If it weren’t for a set of policies that allowed charter schools to exist, then students in New Orleans might have less opportunity than they do today. And charter schools might not exist had it not been for Gov. Rudy Perpich and the strong legislative leaders in Minnesota. And those leaders may not have recommitted to education reform had it not been for the focus of the National Governors’ Association. And the NGA may not have thought to recommit had it not been for a report that described pervasive problems in our public education outcomes.
Before Govenor Jeb Bush was elected to office in Florida, he helped secure the passage of Florida’s charter school law and founded one of the first charter schools in the state with T. Willard Fair, head of the Greater Miami Urban League. He was active in the school’s first years and understood what communities needed in order to have desirable school options. Earlier this month, Gov. Bush sat down with Sen. Ember Reichgott Junge and the National Charter Schools Founder Library to memorialize that story and celebrate 25 years of charter schools in the Sunshine State. Soon after Gov. Bush was elected, he led the passage of the A+ Plan for Education and Florida has seen over 20 years of rising student achievement. Gov. Bush understood the issues facing parents, schools, and communities in a very real way when he became governor in part because of his experience founding a charter school.

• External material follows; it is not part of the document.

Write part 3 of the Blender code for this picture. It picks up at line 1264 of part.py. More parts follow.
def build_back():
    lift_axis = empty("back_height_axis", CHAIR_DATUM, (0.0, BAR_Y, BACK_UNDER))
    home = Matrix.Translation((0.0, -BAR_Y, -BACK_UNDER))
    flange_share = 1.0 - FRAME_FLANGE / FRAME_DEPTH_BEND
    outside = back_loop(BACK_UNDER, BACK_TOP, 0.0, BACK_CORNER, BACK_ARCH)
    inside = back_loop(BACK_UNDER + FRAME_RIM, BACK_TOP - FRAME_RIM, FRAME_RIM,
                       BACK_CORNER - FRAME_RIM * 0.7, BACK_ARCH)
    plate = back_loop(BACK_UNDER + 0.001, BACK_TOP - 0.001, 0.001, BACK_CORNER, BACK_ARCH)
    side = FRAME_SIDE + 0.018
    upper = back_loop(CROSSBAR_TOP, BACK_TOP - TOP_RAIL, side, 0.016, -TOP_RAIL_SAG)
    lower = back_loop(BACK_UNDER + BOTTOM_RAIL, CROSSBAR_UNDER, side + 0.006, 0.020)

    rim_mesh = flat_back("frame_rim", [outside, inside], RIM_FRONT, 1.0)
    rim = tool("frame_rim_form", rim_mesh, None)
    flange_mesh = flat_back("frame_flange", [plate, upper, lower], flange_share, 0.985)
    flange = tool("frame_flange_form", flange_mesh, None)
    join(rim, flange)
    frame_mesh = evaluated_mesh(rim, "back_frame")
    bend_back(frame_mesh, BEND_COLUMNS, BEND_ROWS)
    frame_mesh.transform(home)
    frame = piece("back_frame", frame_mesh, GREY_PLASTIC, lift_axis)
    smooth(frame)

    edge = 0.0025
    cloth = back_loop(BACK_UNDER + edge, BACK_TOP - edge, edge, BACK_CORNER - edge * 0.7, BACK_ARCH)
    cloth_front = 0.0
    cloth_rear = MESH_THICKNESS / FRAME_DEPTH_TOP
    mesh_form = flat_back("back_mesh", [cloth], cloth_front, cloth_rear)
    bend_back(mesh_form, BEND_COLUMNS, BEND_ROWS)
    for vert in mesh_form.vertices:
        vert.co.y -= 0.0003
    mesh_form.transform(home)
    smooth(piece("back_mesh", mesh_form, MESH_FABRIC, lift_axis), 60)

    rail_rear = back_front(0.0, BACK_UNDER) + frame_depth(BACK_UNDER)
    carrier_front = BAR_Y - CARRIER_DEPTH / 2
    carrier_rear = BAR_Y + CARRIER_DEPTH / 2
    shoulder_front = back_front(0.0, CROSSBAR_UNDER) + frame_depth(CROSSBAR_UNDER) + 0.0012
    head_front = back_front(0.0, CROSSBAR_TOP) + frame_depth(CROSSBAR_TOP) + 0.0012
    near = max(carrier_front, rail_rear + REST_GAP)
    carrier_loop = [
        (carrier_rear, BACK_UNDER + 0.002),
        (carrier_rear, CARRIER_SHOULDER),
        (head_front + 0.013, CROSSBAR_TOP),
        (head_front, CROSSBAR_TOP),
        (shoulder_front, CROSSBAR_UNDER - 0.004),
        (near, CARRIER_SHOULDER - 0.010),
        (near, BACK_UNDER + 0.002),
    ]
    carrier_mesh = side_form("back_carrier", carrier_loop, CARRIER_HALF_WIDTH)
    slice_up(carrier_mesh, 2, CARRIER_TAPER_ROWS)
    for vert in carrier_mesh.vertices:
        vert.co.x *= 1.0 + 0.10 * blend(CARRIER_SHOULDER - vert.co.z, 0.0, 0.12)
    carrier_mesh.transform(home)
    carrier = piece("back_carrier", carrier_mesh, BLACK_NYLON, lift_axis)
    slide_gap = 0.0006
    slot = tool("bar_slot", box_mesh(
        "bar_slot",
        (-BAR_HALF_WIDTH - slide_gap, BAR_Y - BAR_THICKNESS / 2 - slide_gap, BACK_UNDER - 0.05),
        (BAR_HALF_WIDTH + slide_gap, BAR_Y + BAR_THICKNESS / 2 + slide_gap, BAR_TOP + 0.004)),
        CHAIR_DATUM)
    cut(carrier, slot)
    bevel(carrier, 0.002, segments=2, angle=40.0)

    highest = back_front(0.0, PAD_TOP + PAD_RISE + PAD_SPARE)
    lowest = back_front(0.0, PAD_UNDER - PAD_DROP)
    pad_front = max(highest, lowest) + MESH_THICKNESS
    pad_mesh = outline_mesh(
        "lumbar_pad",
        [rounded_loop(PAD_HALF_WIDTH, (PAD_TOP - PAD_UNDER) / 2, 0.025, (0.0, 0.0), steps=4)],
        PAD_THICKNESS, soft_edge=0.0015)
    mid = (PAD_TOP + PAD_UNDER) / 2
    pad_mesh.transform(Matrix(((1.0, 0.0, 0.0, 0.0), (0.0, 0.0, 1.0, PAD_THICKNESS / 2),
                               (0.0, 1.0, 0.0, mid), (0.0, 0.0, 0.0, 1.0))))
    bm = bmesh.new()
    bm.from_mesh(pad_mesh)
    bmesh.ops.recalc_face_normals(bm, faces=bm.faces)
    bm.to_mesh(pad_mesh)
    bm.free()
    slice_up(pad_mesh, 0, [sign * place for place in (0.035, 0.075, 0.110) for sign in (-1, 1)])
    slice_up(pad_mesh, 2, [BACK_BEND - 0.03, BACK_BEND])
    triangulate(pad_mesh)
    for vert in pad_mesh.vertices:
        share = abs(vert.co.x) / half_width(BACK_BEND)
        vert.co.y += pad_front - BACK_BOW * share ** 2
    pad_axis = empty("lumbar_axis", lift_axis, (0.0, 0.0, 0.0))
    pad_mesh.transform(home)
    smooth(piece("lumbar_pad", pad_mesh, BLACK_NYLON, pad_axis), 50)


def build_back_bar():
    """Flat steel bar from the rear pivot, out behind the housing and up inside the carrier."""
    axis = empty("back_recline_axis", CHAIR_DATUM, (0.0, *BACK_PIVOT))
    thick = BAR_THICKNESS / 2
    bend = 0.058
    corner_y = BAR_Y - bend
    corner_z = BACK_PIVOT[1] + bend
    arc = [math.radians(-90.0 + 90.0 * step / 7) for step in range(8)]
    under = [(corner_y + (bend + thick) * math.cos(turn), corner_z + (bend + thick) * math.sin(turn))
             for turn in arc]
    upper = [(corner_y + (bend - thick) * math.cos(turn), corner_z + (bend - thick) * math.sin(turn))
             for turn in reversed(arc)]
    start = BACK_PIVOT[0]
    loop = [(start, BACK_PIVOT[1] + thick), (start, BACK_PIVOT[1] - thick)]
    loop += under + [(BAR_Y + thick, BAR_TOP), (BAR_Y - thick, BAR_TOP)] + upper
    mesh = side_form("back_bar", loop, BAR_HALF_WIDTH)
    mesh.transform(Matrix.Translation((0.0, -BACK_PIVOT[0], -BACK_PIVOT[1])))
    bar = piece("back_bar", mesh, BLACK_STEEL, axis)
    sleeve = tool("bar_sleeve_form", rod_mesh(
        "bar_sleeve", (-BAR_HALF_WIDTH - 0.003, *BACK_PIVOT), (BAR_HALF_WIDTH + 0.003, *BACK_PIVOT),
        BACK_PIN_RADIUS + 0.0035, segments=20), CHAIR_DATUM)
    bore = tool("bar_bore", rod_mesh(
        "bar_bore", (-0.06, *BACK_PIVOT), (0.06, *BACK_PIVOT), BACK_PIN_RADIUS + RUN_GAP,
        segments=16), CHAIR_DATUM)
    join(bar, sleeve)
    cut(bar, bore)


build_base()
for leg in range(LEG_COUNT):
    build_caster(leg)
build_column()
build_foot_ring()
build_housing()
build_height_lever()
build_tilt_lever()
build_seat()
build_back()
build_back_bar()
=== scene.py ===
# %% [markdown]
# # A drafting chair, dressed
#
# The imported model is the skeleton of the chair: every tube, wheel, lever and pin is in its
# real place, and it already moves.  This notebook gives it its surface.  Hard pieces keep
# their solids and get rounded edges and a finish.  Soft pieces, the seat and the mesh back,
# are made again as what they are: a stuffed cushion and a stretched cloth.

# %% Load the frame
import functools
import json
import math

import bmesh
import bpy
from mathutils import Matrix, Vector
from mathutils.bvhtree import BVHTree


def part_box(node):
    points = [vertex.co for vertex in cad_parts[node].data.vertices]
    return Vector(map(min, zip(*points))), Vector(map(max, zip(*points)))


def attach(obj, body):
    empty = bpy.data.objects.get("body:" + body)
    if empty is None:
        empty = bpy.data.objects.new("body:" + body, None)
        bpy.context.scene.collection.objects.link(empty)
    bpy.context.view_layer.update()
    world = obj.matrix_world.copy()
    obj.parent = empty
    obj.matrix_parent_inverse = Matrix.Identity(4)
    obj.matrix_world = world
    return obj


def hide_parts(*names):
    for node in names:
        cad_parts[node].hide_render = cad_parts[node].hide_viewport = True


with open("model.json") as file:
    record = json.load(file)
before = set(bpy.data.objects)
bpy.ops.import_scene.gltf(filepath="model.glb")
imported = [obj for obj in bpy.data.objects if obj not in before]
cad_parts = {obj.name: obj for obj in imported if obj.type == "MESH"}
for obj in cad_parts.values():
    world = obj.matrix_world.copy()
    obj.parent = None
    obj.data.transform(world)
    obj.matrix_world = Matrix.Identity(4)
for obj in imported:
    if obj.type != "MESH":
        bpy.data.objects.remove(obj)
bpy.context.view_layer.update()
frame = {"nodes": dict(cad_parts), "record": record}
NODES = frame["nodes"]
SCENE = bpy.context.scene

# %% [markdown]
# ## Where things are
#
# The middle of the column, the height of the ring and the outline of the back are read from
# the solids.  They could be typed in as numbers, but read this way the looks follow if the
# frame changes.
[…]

Here’s the point: At ExcelinEd, we say, “Policy changes lives.” I would add to that. You simply don’t get great policy without a recognition of reality, without seeing things as they really are. In order to pass great policy, you need at least three things: 1) verifiable and actionable data that can describe the situation, 2) the courage to recognize the truth of the situation, and 3) leaders who are willing to do something about it.
So, today, on this 30th anniversary, I hope policymakers will look back and remember what can happen when leaders choose to approach real problems actively and creatively. When policymakers choose to do just that, they absolutely can change lives. Just ask the 3.3 million students across the country that attend a charter school.